Quiche with caramelised nettle seeds
- Preheat the oven to 160°C.
- Place the flour, sugar and salt into a large bowl and mix.
- Add the cold diced butter and water. Knead with your hands until the dough starts to come together. Place on a working surface and knead again until you have a smooth dough.
- Form the dough into a flat disk, wrap in cling-film and leave for 30 minutes in a cool place.
- After cooling, place the dough between two pieces of baking paper and roll out to a thickness of around 5mm.
- Take a baking tin and press the dough firmly into the base and sides of the tin until an even shape is formed.
- Prick the base with a fork several times and bake blind at 200°C for around 20 minutes.
- 250g white flour
- 20g sugar
- 1/2 tsp. salt
- 120g cold vegan butter, diced small
- 5 tbsp. cold water
- Clean the vegetables and cut into around 5 x 5mm-sized dice.
- Heat a little plant oil in a pan, add the vegetables and sauté on a medium heat for a few minutes.
- Place the chickpea flour, water and herb mix in a bowl and stir with a whisk.
- Put the vegetable stock into a pan and bring to the boil. As soon as it’s boiling, slowly add the chickpea mixture, stirring constantly.
- Leave to simmer for 5-6 minutes on a low heat, stirring frequently. The mixture will become fairly thick.
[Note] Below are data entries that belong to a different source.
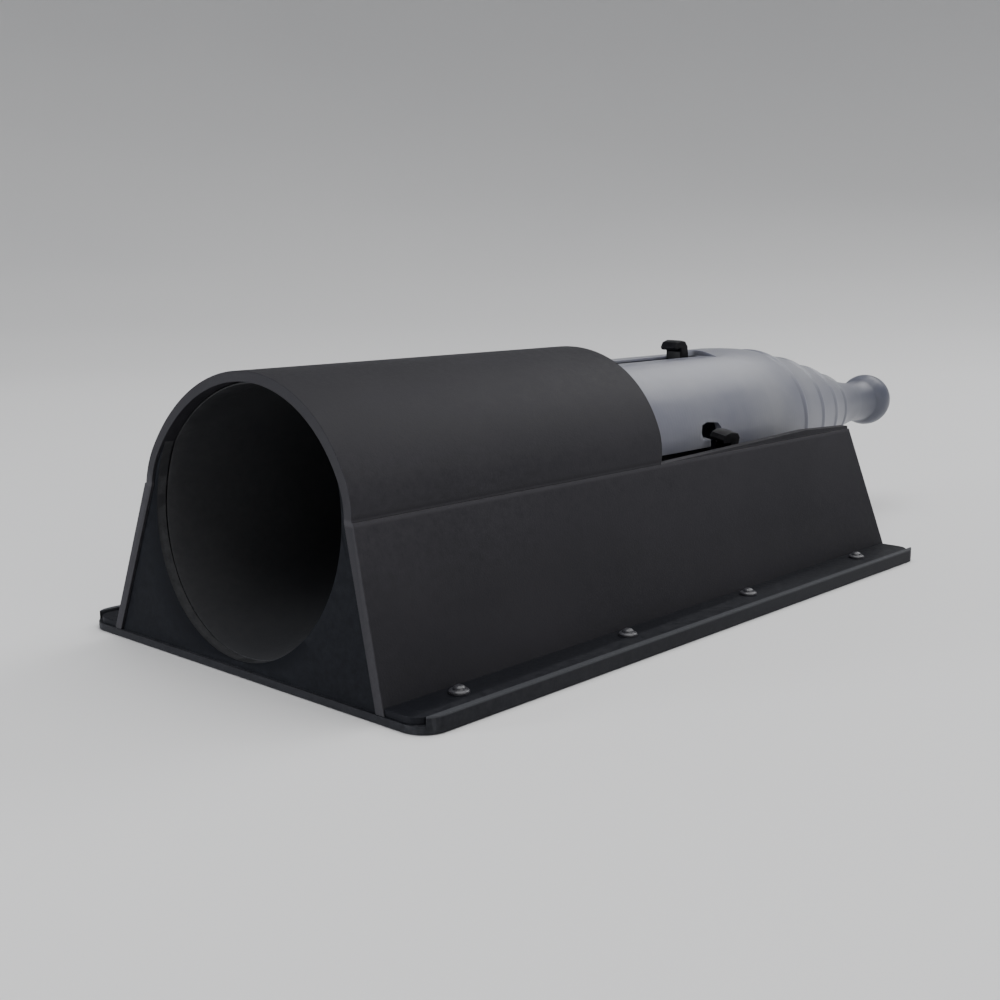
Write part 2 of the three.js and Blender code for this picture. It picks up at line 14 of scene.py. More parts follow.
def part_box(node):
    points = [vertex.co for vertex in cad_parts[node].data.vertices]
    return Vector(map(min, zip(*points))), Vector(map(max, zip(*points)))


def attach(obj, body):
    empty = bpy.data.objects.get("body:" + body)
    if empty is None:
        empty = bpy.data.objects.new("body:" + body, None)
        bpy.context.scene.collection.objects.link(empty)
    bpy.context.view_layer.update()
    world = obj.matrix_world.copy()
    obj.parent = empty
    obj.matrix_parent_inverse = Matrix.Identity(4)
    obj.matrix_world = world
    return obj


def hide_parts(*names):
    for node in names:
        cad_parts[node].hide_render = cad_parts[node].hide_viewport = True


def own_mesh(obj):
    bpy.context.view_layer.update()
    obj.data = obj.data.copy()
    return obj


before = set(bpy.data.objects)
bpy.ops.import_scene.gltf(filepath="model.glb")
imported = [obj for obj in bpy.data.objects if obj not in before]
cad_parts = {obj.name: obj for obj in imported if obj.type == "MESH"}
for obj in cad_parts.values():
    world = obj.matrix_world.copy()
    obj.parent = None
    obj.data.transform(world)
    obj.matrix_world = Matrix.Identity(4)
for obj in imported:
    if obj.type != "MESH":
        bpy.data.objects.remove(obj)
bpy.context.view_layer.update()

MM = 0.001
FRONT_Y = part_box("base_plate")[0].y

# Housing
HOUSING_LENGTH = 125
WALL = 1.4
WALL_FOOT_X = 28.1
FOOT_TOP_Z = 1.9
ARCH_RADIUS = 23
ARCH_CENTRE_Z = 16.3
HAUNCH_RADIUS = 10.97
HAUNCH_START = math.radians(30)
HAUNCH_END = math.radians(2)
LEDGE = 0.29
RIM_ROUNDING = 0.28
SHARP_ANGLE = 30
FRONT_LEAN = 0.08
ROOF_END_Y = 58
ROOF_END_LEAN = 0.26
REAR_LEAN = -0.13
WALL_CREST_Y = 107
WALL_CREST_Z = 23.8
WALL_REAR_Z = 23.1

# Base
BASE_HALF_WIDTH = 35.1
BASE_LENGTH = 124.4
BASE_THICKNESS = 1
LIP_WIDTH = 0.9
LIP_TOP_Z = 2.2
BASE_CORNER_RADIUS = 3.5
GAP = 0.3

# Entrance
MOUTH_RADIUS = 19.2
MOUTH_Z = 21.1
PLATE_THICKNESS = 1.4
PLATE_SETBACK = 0.4
FUNNEL_START_Y = -4
FUNNEL_END_Y = 46.6
FUNNEL_STEPS = 16
SKIN = 0.25
FUNNEL_WALL = 1.1
FUNNEL_FLARE = 0.85
BARREL_INNER = 10.8

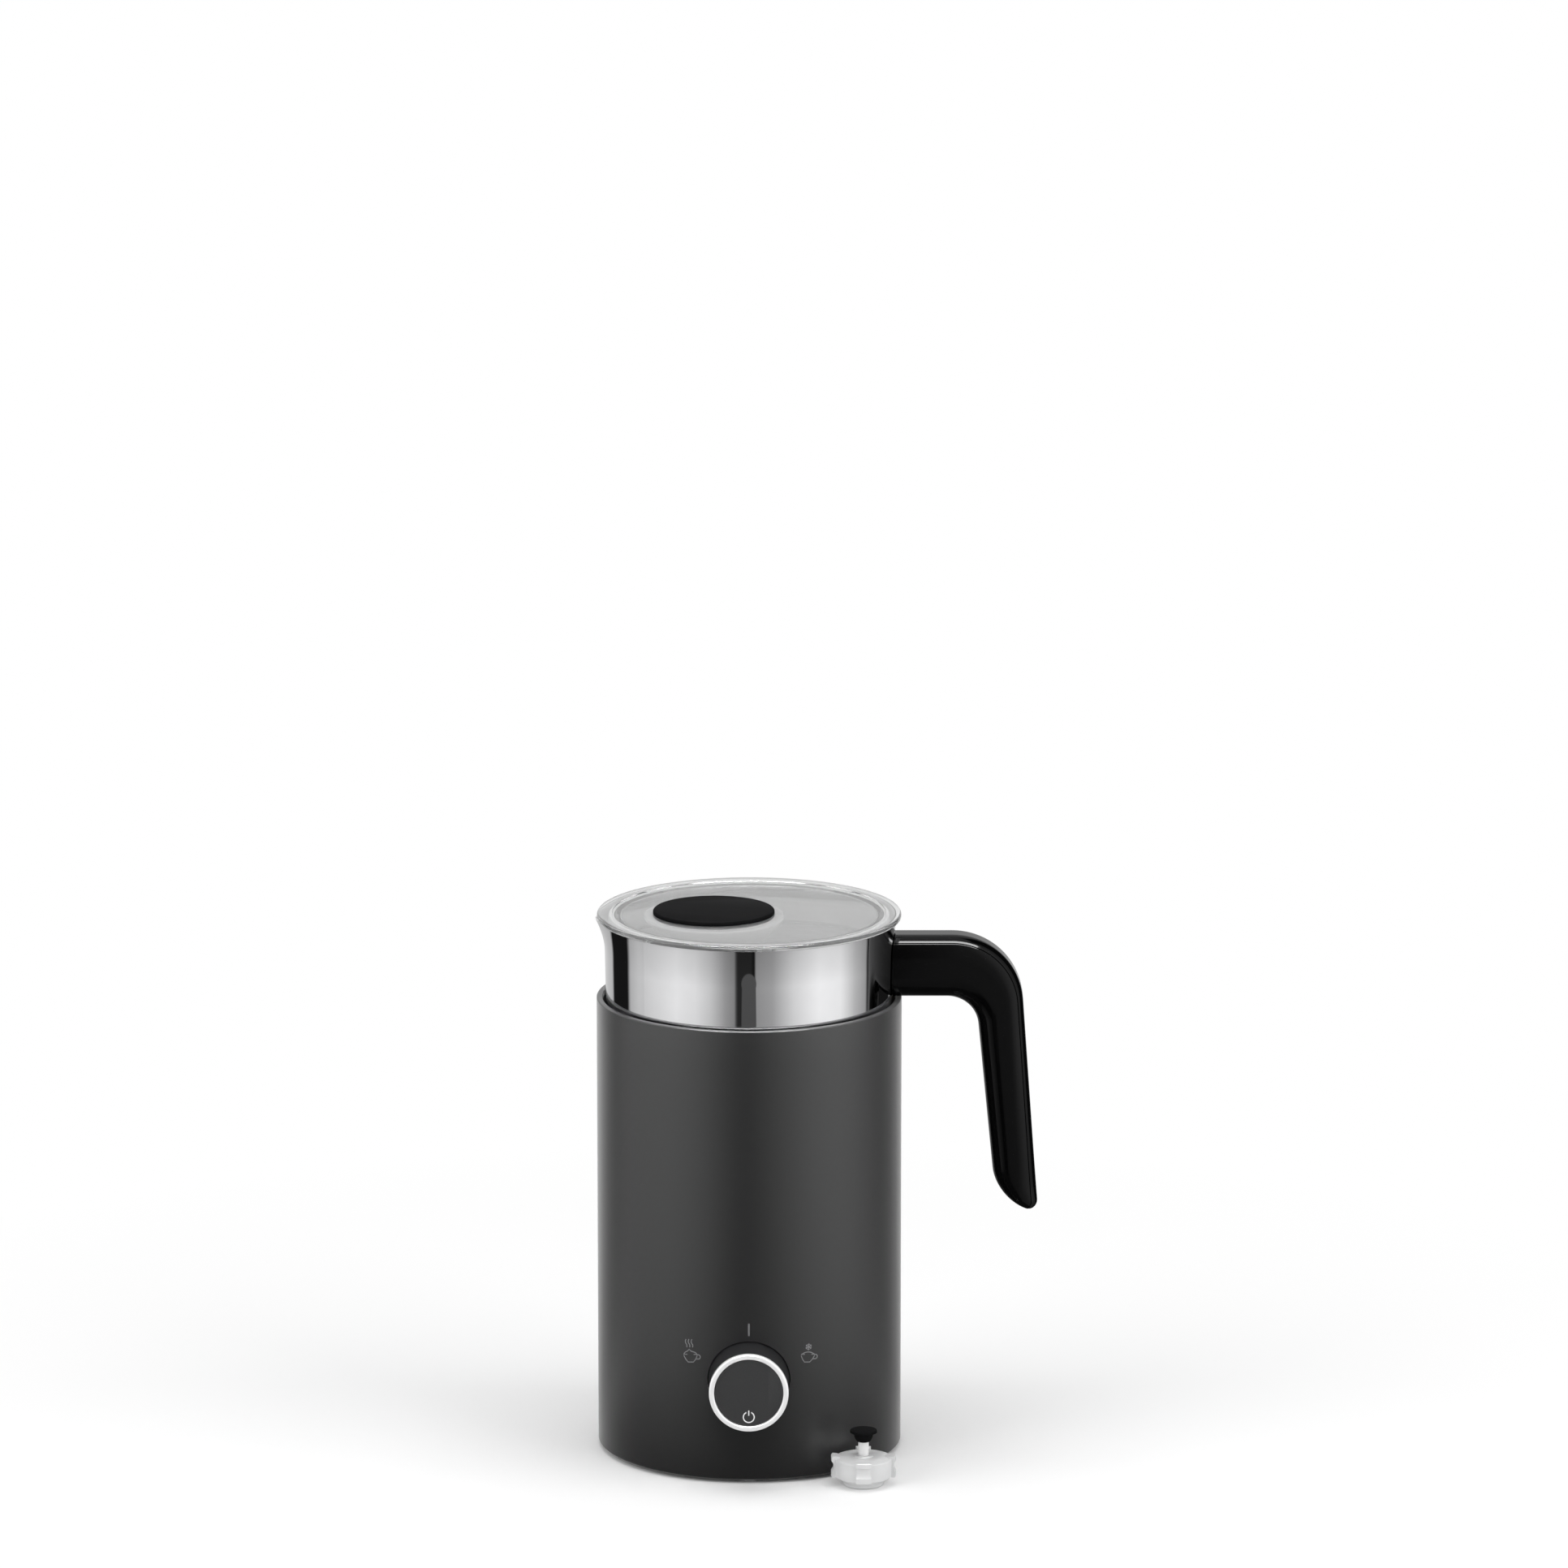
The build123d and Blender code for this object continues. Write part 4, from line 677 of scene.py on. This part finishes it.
skirt_r, skirt_inner_r = 51.2 * mm, 49.4 * mm
seal_foot = seal_low.z
neck_x, neck_r = (cap_low.x + cap_high.x) / 2, 21.4 * mm
soft_r = 0.35 * mm
cover_line = [
    (recess_r - soft_r, lid_top - recess), (recess_r - 0.1 * mm, lid_top - recess + 0.1 * mm),
    (recess_r, lid_top - soft_r), (recess_r + 0.12 * mm, lid_top - 0.1 * mm), (recess_r + soft_r, lid_top)]
cover_line += bow(lid_r - edge_r, lid_top - edge_r, edge_r, pi / 2, 0, 6)
cover_line += bow(lid_r - edge_r, lid_top - flange_t + edge_r, edge_r, 0, -pi / 2, 6)
cover_line += [(skirt_r + soft_r, lid_top - flange_t), (skirt_r, lid_top - flange_t - soft_r)]
cover_line += [(skirt_r, seal_foot), (skirt_r + 0.9 * mm, seal_foot)]
cover_line += [(skirt_r + 1.0 * mm, seal_foot - 0.1 * mm)]
cover_line += bow(skirt_r + 0.5 * mm, lid_low.z + 0.5 * mm, 0.5 * mm, 0, -pi / 2, 4)
cover_line += bow(skirt_inner_r + 0.5 * mm, lid_low.z + 0.5 * mm, 0.5 * mm, -pi / 2, -pi, 4)
cover_line += [(skirt_inner_r, lid_top - recess - web_t - 1.0 * mm)]
cover_line += [(skirt_inner_r - 1.0 * mm, lid_top - recess - web_t)]
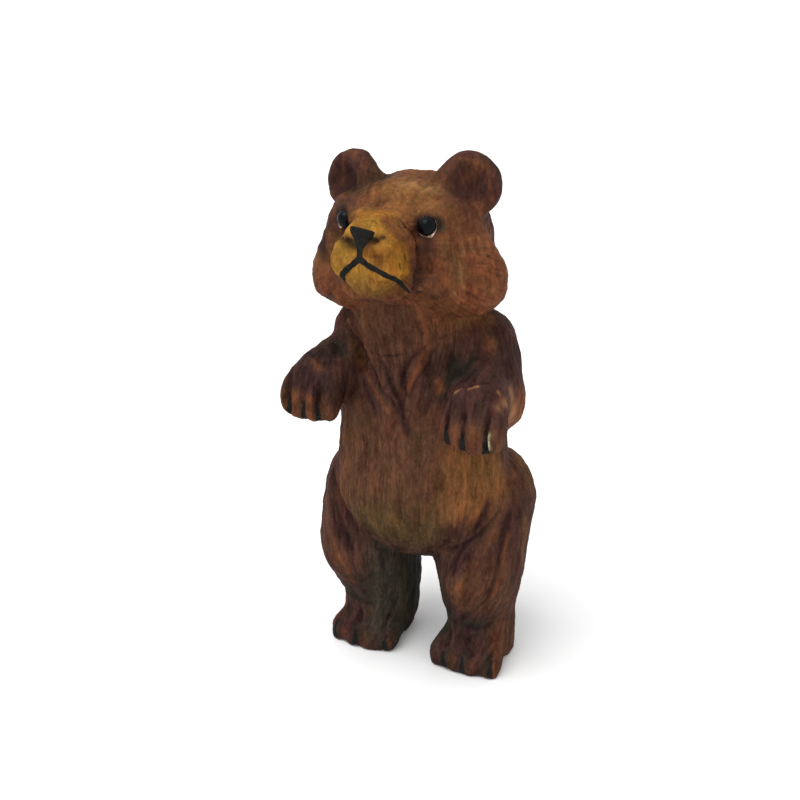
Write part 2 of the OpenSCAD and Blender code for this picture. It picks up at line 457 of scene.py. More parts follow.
def carve_cheek(skin, side):
    """One cheek's bulge and planes, and the cuts down its edge."""
    soften(skin, head(side * 13.4, -0.5, 2.6), 4.6, 60)
    swell(skin, mirrored((13.4, -3.6, 68), side), (3, 4.5, 2.6), 0.7)
    flatten(skin, head(side * 13.4, -6.4, -1), turned(side * 0.74, -0.66, 0.1), 7, keep=0.25)
    flatten(skin, head(side * 12.8, -3, 3.6), turned(side * 0.9, -0.36, 0.2), 5, keep=0.35)
    flatten(skin, head(side * 10.4, -6, -8.6), turned(side * 0.35, -0.6, -0.72), 5.5, keep=0.35)
    for z, ahead, size in ((1, 0.8, 6.5), (-1, 0.2, 7.5), (-3.2, -0.4, 6)):
        x, y = side * (14.2 + 0.1 * z), -2.6 - ahead
        top, foot = head(x, y - 0.8, z + 0.55 * size), head(x, y + 0.2, z - 0.45 * size)
        knife(skin, [top, head(x + side * 0.8, y, z), foot], 0.5, 0.45)


def carve_face(skin):
    """The front of the muzzle, both sides of the face, the line under the nose, the cracks and the chin."""
    flatten(skin, head(0, -17.2, 0), turned(0, -1, 0.1), 8, keep=0.5)
    for side in (LEFT, RIGHT):
        carve_muzzle(skin, side)
        carve_eye(skin, side)
        carve_cheek(skin, side)
    knife(skin, [head(0.2, -17.6, 1.5), head(0.3, -18, -0.6)], 0.6, 0.3)
    for crack in CRACKS:
        knife(skin, crack, 0.25, 0.15)
    soften(skin, head(0, -15.5, -6.6), 4, 24)


def carve_ears(skin):
    """The dish of each ear, inside a rim, and the crown smooth between them."""
    for side in (LEFT, RIGHT):
        swell(skin, head(side * 10.4, -1.8, 10.2), (2.9, 2, 3.1), -0.55, turned(side * 0.2, -1, 0))
        swell(skin, head(side * 8.6, -2.2, 6.6), (1.8, 2, 1.6), -0.5, turned(0, -1, 0.3))
        soften(skin, head(side * 6.8, 0, 12), 3.2, 40)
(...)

- Mix the vegetables into the chickpea mixture and scoop into the prepared quiche base.
- Bake in the oven at 220°C for 20-25 minutes.
- 120g chickpea flour
- 240ml water
- 480ml vegetable stock
- 1/2 tbsp. onion powder
- 1 tbsp. rolled oats
- 1/2 tsp. smoked paprika
- 1 pinch black pepper, turmeric and chilli flakes
- 500g seasonal vegetables
Caramelised nettle seeds
- Pre-heat the oven to 120°C
- Mix all the ingredients in a small bowl. Spread on an oiled baking tin lined with foil.
- Bake uncovered for 45-50 minutes, stirring occasionally until the seeds are well glazed. Leave until fully cooled. Break into pieces.